Select each line where the word "from" appears.

--- START INFORMATION SHOWN ---

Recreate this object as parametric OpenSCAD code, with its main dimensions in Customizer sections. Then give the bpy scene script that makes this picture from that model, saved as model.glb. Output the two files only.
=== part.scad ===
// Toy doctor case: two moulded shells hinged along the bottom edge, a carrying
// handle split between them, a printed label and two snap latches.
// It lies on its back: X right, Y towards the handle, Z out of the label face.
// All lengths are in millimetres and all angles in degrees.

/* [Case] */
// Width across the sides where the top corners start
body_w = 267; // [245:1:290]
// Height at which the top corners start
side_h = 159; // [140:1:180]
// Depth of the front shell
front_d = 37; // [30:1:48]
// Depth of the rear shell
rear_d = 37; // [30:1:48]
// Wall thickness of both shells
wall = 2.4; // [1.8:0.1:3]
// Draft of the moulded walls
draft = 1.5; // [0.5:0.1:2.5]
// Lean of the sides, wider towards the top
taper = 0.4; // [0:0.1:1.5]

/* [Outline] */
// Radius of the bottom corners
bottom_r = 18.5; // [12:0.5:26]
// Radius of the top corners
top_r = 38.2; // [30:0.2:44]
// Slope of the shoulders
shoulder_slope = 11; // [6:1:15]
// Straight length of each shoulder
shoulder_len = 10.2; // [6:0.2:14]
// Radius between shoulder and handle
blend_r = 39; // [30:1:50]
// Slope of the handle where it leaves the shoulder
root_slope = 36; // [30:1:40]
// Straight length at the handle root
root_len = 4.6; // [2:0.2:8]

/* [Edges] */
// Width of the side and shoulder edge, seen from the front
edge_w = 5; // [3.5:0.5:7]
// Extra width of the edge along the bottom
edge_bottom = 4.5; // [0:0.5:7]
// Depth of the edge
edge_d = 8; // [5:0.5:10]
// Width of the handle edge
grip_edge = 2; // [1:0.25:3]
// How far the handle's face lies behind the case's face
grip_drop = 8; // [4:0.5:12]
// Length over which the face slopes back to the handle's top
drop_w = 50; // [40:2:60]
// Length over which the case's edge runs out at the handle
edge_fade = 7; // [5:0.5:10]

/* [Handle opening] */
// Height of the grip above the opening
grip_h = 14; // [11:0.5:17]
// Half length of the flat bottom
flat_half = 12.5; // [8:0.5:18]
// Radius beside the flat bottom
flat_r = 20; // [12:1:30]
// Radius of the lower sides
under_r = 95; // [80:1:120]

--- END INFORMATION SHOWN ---

- **TASK ANSWER**:
Recreate this object as parametric OpenSCAD code, with its main dimensions in Customizer sections. Then give the bpy scene script that makes this picture from that model, saved as model.glb. Output the two files only.
// Width of the side and shoulder edge, seen from the front